Australians won’t have to contend with higher interest rates while swallowing the bitter pill of the federal government’s budget.
The latest official inflation numbers proved tamer than feared, keeping the consumer price index within the Reserve Bank’s two to three per cent target band and suggesting interest rates will remain stable for a while yet.
The data came as Prime Minister Tony Abbott was again warning of a big repair job when the government’s first budget is handed down on May 13.
“You have got to fix the budget if you are going to fix the economy,” he told reporters in Canberra on Wednesday.
The budget will be about long-term structural reform after a six-year “reform holiday” under Labor, he said.
He wouldn’t comment on pre-budget speculation – such as a $6 co-payment for a visit to the doctor and an increase in the pension age to 70 – but did re-commit to promises made during last year’s election campaign.
The government’s keenly awaited commission of audit will be released next Thursday, a report that contains 86 recommendations.
Treasurer Joe Hockey told a Sydney audience that while the report will help him prepare his budget, he will not be automatically accepting all the commission’s ideas.
Australians should not judge the budget on what they get or lose on May 13, he said.
“This budget is about our quality of life for the years ahead.

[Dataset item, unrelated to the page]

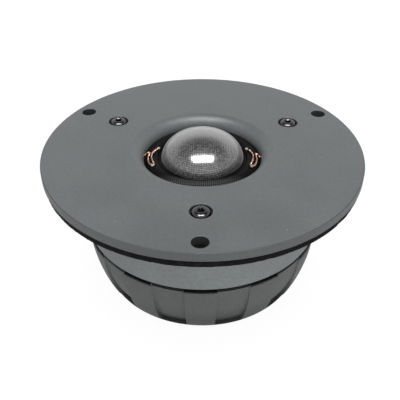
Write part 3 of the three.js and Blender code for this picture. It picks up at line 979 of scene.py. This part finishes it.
def twisted(path):
    """Strands wound round a path."""
    chosen = settings().leads
    strand = chosen.radius / (1 + 1 / math.sin(math.pi / chosen.strands))
    orbit = chosen.radius - strand
    shapes = []
    for first in range(chosen.strands):
        travelled = 0.0
        points = []
        for i, here in enumerate(path):
            ahead = path[min(i + 1, len(path) - 1)]
            behind = path[max(i - 1, 0)]
            along = (ahead - behind).normalized()
            sideways = along.cross(Vector((0, 0, 1))).normalized()
            upward = sideways.cross(along)
            travelled += (here - behind).length
            angle = TURN * (travelled / chosen.lay + first / chosen.strands)
            points.append(here + orbit * (math.cos(angle) * sideways + math.sin(angle) * upward))
        shapes.append(wire(points, strand))
    return joined(shapes)


def bead(centre, radius):
    """A flattened, slightly lumpy drop of adhesive."""
    bm = bmesh.new()
    bmesh.ops.create_icosphere(bm, subdivisions=4, radius=radius)
    for vert in bm.verts:
        lump = noise.noise(vert.co / radius * 1.3 + centre * 500)
        vert.co += vert.co.normalized() * radius * 0.14 * lump
    bmesh.ops.scale(bm, vec=(1, 1, 0.8), verts=bm.verts)
    return moved(bm, centre)


# ---------- housing band and gasket ----------

GASKET_BULGE = 0.4 * MM


def band_shell():
    wall = BAND_RADIUS - 2 * MM
    ledge = wall - 1.8 * MM
    shelf = BAND_UNDER + 2 * MM
    outline = rounded([
        (ledge, BAND_UNDER, 0.3 * MM), (BAND_RADIUS, BAND_UNDER, 0.25 * MM),
        (BAND_RADIUS, RIM_UNDER, 0.2 * MM), (wall, RIM_UNDER, 0.2 * MM),
        (wall, shelf, 0), (ledge, shelf, 0.3 * MM),
    ])
    bm = revolve(outline)
    gap = Vector((0.3 * MM, 0, 0.3 * MM))
    low = Vector((BOARD_LOW.x, wall - 6 * MM, BOARD_LOW.z)) - gap
    high = Vector((BOARD_HIGH.x, BAND_RADIUS + 6 * MM, BOARD_HIGH.z)) + gap
    return cut(bm, block(low, high, 0.5 * MM))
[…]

We must build prosperity now,” he said in a speech hosted by the Spectator Magazine in Sydney.
Opposition Leader Bill Shorten described the report as an alibi for the prime minister’s broken promises.
“The Abbott government wants to cut the pension at the same time as giving $75,000 to millionaires to have a baby. Pensioners will see through their weasel words,” he told AAP.

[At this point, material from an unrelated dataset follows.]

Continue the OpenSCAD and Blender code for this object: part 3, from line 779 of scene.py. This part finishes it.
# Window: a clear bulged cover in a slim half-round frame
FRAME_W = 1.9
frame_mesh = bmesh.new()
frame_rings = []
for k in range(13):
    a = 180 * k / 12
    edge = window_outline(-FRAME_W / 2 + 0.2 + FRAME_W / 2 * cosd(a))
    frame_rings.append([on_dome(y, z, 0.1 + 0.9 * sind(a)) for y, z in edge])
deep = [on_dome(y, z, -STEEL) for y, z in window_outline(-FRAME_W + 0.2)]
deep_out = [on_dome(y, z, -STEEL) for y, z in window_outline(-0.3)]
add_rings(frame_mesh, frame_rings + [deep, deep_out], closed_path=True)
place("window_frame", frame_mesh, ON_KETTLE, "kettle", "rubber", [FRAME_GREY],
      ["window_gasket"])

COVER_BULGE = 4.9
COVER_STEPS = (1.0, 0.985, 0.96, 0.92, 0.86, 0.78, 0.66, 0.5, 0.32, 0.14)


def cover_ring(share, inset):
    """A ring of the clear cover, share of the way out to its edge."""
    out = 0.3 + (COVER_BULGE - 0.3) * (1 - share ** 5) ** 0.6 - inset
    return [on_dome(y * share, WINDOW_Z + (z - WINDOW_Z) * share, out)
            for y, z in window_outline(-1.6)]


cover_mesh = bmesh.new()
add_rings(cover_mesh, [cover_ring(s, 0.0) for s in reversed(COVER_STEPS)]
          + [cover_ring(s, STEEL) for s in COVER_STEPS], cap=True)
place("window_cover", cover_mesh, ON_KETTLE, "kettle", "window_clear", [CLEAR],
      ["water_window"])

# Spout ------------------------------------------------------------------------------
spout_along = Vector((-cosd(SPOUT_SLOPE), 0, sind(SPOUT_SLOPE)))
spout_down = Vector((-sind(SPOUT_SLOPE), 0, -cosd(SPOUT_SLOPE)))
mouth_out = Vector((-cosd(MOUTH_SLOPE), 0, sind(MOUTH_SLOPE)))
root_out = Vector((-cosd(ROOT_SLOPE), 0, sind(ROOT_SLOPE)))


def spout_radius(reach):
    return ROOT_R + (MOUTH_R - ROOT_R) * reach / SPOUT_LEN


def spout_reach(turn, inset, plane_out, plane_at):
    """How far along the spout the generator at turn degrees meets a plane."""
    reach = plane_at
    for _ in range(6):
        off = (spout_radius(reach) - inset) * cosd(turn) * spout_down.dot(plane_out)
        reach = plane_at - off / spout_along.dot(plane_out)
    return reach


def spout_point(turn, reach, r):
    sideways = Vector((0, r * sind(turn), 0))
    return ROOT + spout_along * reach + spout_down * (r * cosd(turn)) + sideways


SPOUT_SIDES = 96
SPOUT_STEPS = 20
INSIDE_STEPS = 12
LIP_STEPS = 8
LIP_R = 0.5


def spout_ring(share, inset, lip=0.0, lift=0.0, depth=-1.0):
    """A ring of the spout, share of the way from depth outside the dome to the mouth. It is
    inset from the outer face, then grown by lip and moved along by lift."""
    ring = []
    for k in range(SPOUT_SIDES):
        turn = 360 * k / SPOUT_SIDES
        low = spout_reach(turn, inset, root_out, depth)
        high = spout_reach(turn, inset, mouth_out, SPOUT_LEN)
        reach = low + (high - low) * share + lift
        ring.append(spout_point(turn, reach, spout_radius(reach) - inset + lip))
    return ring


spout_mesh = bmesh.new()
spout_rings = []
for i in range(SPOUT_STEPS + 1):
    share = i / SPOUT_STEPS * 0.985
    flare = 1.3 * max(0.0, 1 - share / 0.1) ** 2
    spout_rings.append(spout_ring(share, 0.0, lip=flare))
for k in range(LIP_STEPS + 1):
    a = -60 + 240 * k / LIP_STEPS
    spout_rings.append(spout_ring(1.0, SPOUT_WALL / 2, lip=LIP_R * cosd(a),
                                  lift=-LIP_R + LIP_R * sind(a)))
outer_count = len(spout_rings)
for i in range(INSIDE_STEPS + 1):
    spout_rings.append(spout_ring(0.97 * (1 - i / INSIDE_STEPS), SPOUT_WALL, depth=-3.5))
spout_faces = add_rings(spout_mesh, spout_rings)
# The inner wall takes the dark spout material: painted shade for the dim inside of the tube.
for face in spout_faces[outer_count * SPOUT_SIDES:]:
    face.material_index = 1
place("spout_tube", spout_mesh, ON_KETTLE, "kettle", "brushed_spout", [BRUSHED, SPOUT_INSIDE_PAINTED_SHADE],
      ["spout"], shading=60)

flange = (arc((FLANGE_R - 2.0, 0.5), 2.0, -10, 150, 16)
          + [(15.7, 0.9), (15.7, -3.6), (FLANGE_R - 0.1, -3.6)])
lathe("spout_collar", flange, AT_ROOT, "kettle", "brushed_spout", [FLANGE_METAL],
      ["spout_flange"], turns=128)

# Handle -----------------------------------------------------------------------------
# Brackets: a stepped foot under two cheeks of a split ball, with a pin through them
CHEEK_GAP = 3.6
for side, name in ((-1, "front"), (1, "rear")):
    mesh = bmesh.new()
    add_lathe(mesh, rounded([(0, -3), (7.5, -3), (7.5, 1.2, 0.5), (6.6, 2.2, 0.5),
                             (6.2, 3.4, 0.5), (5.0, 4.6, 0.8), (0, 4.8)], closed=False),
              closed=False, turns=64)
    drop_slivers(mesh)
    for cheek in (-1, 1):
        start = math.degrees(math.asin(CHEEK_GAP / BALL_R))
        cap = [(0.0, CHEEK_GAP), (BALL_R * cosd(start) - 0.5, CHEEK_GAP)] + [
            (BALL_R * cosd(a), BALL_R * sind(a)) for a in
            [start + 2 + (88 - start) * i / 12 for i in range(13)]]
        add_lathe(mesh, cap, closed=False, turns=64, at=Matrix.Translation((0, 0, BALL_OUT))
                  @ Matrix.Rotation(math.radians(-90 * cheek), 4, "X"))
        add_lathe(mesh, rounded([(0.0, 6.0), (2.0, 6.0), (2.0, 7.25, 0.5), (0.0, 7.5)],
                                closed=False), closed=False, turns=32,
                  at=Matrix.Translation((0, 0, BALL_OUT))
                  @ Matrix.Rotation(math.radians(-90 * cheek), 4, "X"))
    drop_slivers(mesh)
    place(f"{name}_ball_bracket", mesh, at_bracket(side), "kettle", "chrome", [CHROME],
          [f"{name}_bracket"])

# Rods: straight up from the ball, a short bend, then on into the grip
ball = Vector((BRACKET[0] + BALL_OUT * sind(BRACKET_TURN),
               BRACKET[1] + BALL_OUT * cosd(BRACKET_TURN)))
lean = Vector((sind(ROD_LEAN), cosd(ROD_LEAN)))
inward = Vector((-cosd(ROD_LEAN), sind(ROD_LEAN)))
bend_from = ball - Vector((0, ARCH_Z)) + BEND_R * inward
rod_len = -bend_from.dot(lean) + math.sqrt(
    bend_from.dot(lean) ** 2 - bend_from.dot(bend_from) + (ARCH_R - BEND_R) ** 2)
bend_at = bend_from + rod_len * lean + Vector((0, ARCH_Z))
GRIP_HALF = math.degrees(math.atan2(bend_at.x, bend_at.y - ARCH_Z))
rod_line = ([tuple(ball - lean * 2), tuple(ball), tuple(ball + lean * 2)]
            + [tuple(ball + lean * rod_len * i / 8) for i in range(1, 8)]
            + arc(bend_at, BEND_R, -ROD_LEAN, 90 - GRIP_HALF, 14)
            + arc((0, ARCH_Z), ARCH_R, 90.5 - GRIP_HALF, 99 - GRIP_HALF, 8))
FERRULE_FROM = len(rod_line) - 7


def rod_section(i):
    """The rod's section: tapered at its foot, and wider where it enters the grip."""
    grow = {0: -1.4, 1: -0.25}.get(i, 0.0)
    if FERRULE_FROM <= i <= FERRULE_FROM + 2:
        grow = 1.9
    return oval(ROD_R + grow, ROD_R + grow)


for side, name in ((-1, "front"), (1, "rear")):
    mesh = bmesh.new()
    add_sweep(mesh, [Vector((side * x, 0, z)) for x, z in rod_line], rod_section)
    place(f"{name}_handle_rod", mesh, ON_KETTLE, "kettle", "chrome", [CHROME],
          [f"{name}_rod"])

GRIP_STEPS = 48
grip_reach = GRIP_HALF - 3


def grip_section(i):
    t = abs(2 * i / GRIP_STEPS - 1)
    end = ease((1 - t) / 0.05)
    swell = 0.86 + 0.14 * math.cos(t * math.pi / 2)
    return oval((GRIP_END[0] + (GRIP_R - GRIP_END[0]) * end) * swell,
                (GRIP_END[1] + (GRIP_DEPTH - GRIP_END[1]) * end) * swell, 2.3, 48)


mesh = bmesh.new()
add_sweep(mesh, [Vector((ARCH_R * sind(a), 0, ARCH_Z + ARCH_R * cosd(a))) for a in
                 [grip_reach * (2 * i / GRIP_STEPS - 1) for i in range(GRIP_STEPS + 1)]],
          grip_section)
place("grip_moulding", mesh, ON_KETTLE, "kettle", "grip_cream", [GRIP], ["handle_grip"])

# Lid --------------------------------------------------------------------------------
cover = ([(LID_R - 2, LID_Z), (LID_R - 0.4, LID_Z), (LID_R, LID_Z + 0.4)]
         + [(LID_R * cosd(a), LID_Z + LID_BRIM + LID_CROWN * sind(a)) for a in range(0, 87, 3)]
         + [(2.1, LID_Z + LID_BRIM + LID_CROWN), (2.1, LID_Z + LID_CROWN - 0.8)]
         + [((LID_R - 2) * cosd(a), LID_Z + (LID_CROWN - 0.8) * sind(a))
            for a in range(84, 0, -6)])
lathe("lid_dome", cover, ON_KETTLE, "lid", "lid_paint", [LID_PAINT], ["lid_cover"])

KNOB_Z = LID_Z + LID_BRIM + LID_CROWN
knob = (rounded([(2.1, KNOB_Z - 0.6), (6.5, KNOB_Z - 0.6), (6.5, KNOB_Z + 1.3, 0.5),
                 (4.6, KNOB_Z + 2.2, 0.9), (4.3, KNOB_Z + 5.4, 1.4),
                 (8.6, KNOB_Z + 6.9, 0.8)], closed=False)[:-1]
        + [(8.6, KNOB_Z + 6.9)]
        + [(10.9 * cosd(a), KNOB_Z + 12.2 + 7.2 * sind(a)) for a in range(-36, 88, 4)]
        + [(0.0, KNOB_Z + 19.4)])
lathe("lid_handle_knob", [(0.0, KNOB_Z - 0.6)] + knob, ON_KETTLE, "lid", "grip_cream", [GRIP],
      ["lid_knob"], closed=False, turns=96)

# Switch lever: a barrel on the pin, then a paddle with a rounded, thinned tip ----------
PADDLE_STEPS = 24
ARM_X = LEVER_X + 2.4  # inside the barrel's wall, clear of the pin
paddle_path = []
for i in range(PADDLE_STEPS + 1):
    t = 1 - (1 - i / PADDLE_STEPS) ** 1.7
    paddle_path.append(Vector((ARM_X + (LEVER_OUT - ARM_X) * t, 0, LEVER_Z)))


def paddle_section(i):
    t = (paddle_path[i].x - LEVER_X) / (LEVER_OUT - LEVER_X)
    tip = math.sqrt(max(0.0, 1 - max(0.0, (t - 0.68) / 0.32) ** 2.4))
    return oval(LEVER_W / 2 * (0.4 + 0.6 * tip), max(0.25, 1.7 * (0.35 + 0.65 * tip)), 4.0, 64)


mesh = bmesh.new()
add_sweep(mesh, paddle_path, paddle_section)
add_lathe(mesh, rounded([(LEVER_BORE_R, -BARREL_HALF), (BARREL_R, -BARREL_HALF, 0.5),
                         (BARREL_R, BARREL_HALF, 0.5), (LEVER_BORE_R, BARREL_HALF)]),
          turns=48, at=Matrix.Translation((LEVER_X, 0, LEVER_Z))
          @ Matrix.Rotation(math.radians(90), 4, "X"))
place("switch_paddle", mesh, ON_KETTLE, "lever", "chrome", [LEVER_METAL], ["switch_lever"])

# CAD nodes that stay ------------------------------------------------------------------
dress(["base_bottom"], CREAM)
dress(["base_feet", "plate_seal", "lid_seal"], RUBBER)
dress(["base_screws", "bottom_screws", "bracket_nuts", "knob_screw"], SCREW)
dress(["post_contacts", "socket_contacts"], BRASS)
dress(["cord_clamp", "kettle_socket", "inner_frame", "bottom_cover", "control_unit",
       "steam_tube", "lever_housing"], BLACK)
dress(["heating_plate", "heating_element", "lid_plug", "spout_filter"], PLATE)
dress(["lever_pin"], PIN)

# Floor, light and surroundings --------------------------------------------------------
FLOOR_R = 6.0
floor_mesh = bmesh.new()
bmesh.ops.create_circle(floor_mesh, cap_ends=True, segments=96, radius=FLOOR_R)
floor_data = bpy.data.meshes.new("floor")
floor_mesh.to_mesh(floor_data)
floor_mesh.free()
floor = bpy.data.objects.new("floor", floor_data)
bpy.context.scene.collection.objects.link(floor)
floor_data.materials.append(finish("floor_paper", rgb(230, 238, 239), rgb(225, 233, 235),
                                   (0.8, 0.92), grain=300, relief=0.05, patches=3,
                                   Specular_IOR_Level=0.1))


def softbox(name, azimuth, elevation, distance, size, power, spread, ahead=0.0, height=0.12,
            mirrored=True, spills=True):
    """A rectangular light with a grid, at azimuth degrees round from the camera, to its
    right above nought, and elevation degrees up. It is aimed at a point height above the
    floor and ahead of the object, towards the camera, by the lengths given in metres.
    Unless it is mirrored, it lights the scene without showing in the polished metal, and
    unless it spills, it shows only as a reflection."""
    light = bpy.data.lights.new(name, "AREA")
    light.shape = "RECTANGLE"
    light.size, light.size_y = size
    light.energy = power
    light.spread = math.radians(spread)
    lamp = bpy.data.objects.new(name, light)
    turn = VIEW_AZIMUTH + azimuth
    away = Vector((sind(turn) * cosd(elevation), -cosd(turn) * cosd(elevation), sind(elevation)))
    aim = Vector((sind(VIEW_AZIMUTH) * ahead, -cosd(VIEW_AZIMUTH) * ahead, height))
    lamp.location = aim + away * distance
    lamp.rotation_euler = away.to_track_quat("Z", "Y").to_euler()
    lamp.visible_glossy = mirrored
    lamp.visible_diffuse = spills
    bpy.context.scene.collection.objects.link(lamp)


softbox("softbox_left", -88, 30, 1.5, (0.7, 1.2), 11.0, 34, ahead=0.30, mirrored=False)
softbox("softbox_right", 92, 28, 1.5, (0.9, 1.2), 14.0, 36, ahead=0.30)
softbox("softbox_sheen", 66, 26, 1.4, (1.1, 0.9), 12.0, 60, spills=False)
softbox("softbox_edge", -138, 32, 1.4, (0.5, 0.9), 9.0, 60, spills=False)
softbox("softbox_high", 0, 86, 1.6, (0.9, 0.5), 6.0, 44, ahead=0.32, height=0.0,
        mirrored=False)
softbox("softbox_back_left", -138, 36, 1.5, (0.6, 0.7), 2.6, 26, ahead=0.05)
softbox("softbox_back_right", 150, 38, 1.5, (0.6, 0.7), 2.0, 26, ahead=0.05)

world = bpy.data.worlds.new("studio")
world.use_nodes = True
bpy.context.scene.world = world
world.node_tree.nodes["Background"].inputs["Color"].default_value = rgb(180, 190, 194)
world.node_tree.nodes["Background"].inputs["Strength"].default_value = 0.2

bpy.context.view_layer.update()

The CPI rose 0.6 per cent in the March quarter, lower than the 0.8 per cent expected by economists, after solid increases in the previous two quarters.
However, annual inflation still rose to 2.9 per cent from 2.7 per cent, its highest level in just over two years.
More importantly for the RBA’s cash rate deliberations, the underlying measures of inflation rose modestly.
Opposition finance spokesman Tony Burke said the figures further reinforce the RBA’s “neutral bias” for monetary policy.